● RECORDS SHOWN
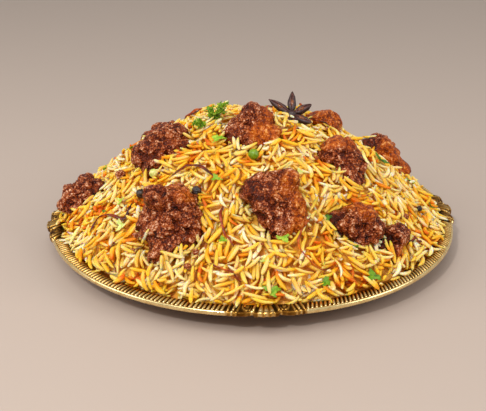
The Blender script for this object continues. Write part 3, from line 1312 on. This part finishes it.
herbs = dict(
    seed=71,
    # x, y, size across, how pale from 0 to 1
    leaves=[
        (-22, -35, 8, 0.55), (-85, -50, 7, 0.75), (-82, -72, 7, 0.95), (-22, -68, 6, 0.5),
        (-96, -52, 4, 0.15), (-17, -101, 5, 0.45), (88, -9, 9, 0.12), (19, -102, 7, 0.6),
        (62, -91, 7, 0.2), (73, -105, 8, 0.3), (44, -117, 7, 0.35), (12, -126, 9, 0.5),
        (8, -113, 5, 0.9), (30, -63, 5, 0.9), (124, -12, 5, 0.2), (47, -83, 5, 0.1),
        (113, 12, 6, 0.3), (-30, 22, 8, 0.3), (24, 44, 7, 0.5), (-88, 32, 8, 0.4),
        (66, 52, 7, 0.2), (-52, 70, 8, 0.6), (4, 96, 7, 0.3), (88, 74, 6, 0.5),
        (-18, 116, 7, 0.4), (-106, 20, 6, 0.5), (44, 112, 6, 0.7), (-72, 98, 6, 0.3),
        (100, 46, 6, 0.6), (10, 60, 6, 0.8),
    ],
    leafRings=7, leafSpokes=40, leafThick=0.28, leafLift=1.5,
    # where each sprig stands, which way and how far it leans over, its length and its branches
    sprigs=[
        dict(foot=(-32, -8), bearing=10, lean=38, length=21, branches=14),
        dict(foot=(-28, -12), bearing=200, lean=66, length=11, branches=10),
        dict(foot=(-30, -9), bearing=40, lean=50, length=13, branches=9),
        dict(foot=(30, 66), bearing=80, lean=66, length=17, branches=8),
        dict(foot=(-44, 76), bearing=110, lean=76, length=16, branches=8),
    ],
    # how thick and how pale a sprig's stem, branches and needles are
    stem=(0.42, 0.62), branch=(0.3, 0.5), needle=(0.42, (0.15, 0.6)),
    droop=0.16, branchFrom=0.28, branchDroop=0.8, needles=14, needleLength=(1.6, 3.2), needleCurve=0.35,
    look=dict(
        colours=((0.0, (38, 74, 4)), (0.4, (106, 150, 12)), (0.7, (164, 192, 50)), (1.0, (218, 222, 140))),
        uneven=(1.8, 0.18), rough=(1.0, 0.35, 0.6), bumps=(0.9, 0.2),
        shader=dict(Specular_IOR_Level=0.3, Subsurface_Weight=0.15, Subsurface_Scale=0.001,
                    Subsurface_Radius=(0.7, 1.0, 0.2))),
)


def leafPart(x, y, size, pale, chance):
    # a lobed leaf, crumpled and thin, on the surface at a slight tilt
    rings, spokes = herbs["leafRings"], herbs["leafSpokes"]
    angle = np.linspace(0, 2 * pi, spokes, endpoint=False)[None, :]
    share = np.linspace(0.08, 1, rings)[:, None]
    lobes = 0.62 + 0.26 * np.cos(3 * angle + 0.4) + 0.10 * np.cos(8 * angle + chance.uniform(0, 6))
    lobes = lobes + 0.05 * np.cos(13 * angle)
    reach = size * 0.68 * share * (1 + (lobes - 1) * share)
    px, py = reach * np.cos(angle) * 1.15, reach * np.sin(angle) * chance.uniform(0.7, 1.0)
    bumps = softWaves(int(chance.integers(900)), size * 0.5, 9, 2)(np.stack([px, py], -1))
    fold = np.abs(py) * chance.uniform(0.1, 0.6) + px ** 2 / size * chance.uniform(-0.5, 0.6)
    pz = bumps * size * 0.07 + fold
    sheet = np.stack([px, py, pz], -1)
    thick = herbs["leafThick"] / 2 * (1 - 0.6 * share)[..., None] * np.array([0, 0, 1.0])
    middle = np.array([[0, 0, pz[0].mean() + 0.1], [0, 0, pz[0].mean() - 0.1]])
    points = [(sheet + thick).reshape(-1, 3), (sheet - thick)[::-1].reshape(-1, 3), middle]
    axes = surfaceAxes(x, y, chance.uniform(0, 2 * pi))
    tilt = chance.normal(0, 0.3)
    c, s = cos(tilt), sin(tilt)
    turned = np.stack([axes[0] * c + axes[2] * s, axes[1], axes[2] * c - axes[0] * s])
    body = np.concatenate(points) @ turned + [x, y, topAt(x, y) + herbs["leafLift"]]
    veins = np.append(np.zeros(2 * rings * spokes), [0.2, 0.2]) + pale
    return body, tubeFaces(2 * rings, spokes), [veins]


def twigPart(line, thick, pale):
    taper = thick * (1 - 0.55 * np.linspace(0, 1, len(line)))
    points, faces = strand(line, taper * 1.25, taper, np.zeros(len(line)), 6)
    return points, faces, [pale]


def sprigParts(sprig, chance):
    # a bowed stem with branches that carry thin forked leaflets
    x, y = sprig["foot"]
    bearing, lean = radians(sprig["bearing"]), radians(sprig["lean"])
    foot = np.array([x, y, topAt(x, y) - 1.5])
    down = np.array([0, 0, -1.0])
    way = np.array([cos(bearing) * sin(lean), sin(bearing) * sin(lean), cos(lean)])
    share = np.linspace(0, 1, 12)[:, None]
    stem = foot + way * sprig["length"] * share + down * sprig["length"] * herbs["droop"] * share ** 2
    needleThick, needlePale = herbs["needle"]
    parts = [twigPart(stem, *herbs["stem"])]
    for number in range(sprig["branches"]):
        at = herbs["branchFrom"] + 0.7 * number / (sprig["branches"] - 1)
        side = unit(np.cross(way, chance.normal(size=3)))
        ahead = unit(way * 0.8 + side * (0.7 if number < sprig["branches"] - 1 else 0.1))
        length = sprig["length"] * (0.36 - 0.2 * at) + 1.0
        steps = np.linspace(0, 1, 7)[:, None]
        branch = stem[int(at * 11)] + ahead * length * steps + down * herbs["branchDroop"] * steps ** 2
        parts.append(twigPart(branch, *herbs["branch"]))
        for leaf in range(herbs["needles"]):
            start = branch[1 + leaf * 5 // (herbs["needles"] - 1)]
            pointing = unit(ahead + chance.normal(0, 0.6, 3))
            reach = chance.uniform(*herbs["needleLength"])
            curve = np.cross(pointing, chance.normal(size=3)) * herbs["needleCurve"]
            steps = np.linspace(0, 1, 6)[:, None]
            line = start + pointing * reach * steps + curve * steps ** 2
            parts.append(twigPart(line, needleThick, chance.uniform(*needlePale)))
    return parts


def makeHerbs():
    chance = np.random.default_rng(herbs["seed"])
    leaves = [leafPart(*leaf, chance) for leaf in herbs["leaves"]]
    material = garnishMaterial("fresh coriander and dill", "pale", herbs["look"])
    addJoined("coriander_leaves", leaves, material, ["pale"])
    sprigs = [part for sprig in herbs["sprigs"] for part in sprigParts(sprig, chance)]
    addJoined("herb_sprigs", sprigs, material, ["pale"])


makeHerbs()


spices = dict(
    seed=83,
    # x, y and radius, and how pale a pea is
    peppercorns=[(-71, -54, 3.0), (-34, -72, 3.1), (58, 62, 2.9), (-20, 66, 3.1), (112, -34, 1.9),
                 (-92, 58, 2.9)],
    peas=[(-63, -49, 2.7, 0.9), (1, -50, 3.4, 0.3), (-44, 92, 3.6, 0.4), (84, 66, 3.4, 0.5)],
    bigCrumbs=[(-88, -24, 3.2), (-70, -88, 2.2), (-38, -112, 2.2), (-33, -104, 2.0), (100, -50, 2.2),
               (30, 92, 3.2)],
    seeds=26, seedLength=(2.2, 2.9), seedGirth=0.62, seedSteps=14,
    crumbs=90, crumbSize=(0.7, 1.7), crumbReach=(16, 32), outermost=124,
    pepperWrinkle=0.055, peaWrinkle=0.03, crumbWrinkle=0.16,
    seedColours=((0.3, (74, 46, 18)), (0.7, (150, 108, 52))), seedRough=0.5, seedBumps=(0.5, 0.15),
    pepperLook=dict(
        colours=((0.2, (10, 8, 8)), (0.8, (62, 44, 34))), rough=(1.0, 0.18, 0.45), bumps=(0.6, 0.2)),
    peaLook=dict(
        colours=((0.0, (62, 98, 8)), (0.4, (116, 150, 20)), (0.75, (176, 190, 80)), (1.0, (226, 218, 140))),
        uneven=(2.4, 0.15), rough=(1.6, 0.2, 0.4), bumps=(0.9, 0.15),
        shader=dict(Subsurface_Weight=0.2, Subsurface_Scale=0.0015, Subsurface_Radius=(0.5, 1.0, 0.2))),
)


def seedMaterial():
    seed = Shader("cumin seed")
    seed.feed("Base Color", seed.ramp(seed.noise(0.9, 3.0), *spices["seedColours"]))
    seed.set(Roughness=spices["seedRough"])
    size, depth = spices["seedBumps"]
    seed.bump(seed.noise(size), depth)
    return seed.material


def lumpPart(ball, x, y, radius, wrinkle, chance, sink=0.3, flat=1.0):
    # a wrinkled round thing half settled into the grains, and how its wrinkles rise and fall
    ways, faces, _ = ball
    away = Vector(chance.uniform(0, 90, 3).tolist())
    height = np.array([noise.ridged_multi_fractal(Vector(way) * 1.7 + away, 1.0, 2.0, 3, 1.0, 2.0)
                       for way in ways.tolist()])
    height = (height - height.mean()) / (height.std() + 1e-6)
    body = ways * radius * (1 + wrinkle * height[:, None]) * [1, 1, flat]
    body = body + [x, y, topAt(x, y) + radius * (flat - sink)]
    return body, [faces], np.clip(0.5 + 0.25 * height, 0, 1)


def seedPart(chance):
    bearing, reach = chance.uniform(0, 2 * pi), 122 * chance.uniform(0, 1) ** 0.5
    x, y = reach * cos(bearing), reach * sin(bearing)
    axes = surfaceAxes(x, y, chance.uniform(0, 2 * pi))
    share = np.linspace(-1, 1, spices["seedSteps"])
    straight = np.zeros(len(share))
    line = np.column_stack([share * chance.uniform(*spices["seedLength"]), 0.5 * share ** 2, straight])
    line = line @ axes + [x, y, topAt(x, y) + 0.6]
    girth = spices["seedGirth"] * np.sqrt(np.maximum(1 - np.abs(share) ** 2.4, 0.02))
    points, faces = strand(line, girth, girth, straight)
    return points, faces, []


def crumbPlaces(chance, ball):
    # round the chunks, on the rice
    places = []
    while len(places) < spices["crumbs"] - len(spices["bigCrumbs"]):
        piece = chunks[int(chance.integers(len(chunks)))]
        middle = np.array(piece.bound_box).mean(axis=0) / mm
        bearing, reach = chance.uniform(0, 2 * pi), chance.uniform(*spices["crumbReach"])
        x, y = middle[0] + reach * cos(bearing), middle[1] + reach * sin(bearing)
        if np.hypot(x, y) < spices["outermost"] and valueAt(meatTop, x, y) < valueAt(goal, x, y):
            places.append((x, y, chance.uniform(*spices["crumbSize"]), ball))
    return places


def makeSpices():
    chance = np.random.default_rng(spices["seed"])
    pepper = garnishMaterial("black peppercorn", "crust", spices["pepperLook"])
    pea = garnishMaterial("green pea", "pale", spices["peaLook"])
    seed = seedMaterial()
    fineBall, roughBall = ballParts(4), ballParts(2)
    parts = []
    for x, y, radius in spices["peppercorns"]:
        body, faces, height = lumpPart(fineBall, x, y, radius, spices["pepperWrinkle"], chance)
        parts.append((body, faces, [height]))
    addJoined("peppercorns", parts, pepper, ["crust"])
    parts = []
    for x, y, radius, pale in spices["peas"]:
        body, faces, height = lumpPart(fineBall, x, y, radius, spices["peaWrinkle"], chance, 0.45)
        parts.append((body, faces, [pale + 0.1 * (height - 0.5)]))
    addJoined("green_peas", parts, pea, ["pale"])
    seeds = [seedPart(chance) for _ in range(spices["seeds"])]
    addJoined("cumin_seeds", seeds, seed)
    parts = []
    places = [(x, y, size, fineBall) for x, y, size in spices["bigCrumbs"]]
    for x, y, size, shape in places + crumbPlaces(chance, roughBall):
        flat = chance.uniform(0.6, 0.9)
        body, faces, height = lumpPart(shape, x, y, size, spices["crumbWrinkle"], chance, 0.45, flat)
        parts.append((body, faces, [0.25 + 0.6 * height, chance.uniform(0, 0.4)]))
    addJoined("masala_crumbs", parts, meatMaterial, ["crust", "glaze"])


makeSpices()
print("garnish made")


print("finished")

...

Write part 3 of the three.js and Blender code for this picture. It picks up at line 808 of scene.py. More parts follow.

--

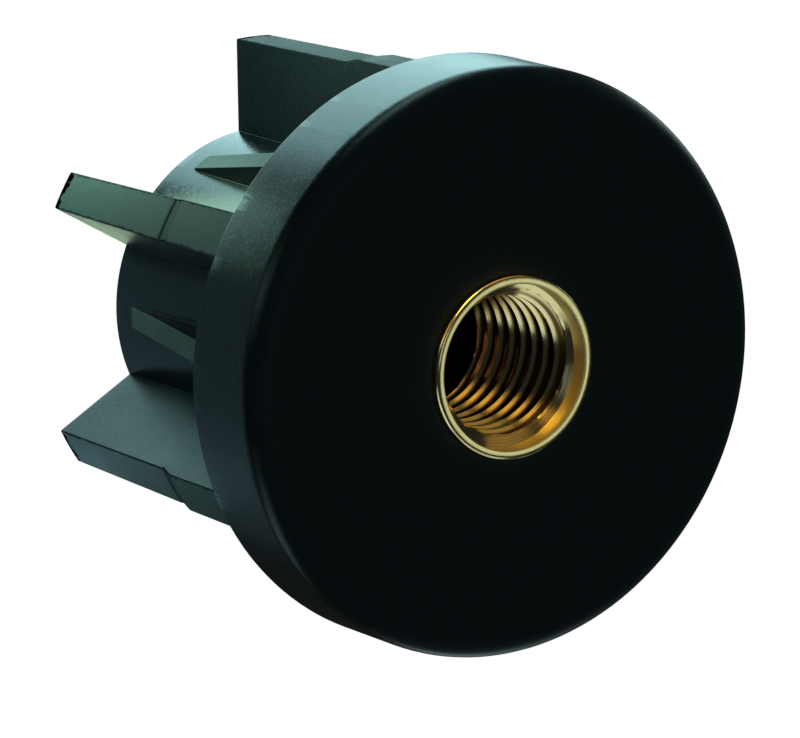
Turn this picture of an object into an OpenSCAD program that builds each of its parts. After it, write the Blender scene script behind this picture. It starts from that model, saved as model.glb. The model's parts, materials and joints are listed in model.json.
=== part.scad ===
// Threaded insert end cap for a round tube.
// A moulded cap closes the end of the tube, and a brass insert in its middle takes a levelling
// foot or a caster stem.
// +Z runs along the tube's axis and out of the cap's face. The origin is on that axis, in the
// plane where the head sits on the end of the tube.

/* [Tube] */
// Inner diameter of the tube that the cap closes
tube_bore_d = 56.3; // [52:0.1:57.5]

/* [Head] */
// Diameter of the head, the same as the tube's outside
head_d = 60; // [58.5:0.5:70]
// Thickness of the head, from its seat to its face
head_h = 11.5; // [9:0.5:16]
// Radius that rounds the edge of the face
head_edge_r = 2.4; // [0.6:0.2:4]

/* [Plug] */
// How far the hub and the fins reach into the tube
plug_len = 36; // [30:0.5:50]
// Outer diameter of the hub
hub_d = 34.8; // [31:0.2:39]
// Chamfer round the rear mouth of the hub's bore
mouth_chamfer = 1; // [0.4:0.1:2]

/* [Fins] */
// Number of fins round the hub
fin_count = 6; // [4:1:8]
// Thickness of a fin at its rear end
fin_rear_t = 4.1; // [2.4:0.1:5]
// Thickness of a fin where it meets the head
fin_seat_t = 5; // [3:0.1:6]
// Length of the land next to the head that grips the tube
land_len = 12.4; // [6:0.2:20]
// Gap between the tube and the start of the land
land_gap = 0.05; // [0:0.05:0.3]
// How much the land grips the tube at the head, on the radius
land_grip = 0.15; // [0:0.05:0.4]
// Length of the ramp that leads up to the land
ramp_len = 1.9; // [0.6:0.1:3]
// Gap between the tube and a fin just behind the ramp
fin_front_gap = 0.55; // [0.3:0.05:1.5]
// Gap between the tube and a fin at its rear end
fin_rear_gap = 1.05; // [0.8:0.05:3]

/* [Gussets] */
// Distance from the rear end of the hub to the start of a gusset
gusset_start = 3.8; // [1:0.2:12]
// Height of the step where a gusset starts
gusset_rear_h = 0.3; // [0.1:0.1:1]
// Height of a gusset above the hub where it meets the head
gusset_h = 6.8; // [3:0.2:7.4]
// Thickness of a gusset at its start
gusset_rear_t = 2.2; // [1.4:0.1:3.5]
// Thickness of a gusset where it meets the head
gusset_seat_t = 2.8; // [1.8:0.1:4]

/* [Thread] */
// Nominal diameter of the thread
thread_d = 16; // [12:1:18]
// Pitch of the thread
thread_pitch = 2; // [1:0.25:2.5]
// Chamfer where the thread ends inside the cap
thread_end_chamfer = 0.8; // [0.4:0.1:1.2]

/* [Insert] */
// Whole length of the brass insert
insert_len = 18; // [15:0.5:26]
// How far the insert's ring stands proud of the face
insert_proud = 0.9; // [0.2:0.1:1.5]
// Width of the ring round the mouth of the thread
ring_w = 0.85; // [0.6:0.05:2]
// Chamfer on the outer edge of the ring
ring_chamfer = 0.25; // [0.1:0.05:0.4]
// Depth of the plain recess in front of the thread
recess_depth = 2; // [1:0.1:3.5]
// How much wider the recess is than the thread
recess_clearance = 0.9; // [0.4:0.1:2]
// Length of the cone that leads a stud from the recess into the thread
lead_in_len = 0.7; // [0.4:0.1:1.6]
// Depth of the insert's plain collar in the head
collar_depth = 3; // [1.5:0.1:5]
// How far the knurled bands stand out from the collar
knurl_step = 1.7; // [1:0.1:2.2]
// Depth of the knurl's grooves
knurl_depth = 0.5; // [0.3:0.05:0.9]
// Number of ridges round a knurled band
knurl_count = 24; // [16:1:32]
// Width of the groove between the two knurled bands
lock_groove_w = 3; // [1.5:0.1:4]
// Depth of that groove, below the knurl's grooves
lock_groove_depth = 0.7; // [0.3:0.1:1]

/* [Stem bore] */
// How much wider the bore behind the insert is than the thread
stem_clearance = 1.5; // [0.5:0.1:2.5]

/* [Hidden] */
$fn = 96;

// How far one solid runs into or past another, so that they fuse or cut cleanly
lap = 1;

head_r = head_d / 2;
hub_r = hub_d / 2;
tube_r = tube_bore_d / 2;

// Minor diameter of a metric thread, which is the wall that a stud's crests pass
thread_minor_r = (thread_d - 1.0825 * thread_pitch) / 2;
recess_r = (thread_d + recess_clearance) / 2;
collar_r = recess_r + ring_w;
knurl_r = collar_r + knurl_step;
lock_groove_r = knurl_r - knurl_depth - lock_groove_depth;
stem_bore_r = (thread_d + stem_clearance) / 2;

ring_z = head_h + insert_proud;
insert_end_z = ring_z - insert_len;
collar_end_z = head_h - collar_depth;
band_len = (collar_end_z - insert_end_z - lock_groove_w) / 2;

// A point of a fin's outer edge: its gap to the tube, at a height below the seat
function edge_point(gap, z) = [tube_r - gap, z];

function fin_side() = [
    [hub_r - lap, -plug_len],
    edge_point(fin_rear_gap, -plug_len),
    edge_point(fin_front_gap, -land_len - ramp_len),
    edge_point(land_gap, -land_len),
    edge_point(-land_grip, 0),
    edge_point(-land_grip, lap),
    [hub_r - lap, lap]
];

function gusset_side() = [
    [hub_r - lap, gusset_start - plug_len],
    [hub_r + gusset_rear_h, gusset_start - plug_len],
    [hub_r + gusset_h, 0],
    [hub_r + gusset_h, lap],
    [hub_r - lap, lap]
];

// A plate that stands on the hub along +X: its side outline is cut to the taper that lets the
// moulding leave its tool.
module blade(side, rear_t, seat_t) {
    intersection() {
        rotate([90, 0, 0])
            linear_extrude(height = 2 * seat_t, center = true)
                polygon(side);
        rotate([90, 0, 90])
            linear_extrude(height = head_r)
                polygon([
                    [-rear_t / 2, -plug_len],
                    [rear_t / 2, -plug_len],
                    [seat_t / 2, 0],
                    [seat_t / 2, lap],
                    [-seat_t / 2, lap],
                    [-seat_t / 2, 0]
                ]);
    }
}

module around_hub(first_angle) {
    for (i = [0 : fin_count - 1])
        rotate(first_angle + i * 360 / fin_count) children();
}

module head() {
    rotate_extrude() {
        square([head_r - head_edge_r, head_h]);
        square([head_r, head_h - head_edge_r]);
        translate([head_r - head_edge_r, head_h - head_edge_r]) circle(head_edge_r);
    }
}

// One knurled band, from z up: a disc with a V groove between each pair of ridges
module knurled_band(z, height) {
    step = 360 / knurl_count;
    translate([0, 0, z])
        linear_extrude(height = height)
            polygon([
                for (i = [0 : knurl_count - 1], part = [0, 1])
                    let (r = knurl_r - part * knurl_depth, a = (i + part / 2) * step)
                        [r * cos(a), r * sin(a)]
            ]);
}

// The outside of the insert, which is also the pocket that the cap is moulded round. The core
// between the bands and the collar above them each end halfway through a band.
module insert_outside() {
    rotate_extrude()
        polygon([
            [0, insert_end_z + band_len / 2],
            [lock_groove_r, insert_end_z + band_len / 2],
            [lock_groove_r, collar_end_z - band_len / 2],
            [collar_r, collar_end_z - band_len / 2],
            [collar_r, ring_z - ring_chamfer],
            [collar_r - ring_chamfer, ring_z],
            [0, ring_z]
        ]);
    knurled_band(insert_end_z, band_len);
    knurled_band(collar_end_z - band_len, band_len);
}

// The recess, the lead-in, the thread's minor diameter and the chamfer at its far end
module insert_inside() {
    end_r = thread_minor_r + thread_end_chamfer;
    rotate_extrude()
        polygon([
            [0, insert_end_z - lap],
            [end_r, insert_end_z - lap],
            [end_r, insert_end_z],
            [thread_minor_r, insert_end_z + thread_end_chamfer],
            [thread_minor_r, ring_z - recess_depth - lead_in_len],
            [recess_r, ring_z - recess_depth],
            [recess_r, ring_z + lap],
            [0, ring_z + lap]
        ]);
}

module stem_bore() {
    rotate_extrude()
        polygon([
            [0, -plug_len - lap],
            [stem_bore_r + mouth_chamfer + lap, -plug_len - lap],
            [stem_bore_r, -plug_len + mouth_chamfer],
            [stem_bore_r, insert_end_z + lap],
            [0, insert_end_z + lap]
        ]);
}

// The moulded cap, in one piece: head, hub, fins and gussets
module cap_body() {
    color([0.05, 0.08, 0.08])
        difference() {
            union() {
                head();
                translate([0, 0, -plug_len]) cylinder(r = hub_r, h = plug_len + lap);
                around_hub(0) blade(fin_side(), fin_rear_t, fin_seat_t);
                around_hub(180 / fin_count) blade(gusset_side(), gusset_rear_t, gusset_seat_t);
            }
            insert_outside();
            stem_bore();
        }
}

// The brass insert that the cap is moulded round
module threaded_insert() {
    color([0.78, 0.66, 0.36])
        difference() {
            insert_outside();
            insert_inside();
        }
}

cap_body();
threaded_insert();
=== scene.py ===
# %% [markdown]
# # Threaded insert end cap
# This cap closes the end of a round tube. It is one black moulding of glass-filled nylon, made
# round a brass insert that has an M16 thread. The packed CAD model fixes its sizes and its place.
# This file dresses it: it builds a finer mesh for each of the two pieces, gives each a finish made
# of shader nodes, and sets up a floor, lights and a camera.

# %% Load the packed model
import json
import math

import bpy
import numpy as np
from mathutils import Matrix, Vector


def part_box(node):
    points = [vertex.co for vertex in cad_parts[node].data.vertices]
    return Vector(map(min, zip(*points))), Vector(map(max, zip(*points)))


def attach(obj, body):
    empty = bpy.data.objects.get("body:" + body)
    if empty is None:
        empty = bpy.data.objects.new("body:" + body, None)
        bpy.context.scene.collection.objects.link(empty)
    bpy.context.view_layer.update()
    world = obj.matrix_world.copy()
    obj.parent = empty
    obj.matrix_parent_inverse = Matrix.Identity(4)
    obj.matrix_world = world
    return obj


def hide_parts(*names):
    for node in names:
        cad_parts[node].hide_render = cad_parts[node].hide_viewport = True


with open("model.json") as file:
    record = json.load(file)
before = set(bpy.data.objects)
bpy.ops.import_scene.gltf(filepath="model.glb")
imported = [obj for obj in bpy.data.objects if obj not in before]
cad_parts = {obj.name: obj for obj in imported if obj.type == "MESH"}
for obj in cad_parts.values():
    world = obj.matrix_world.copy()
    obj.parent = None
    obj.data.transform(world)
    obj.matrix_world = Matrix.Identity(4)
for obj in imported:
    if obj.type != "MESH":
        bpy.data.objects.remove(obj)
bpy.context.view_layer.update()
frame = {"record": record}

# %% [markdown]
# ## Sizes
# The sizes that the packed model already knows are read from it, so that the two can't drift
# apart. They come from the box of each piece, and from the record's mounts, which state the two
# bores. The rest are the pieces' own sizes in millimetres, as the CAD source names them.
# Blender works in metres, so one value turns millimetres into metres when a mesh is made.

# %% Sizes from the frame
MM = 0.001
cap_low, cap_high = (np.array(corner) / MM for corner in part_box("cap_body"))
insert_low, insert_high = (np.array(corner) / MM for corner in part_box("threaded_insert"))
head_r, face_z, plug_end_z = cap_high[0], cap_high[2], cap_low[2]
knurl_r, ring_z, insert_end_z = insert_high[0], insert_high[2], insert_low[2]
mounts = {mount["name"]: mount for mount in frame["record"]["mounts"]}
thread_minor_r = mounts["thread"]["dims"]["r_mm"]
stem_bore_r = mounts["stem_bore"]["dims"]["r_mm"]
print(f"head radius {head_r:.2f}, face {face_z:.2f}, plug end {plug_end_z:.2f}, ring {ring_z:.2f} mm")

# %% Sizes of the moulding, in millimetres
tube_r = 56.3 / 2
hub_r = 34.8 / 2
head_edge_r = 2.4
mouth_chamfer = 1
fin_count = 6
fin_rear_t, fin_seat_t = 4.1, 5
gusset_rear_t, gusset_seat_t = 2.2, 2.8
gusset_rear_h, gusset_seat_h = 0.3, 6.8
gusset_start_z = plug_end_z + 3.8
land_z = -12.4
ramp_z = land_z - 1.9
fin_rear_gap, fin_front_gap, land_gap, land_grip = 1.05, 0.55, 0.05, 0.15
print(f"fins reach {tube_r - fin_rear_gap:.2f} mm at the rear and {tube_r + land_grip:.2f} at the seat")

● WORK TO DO
From the records above, give again exactly the lines running from the line with "insert that the cap is moulded round" to the line with "obj.matrix_world = Matrix.Identity(4)", inclusive.

● EXERCISE SOLUTION
// The brass insert that the cap is moulded round
module threaded_insert() {
    color([0.78, 0.66, 0.36])
        difference() {
            insert_outside();
            insert_inside();
        }
}

cap_body();
threaded_insert();
=== scene.py ===
# %% [markdown]
# # Threaded insert end cap
# This cap closes the end of a round tube. It is one black moulding of glass-filled nylon, made
# round a brass insert that has an M16 thread. The packed CAD model fixes its sizes and its place.
# This file dresses it: it builds a finer mesh for each of the two pieces, gives each a finish made
# of shader nodes, and sets up a floor, lights and a camera.

# %% Load the packed model
import json
import math

import bpy
import numpy as np
from mathutils import Matrix, Vector


def part_box(node):
    points = [vertex.co for vertex in cad_parts[node].data.vertices]
    return Vector(map(min, zip(*points))), Vector(map(max, zip(*points)))


def attach(obj, body):
    empty = bpy.data.objects.get("body:" + body)
    if empty is None:
        empty = bpy.data.objects.new("body:" + body, None)
        bpy.context.scene.collection.objects.link(empty)
    bpy.context.view_layer.update()
    world = obj.matrix_world.copy()
    obj.parent = empty
    obj.matrix_parent_inverse = Matrix.Identity(4)
    obj.matrix_world = world
    return obj


def hide_parts(*names):
    for node in names:
        cad_parts[node].hide_render = cad_parts[node].hide_viewport = True


with open("model.json") as file:
    record = json.load(file)
before = set(bpy.data.objects)
bpy.ops.import_scene.gltf(filepath="model.glb")
imported = [obj for obj in bpy.data.objects if obj not in before]
cad_parts = {obj.name: obj for obj in imported if obj.type == "MESH"}
for obj in cad_parts.values():
    world = obj.matrix_world.copy()
    obj.parent = None
    obj.data.transform(world)
    obj.matrix_world = Matrix.Identity(4)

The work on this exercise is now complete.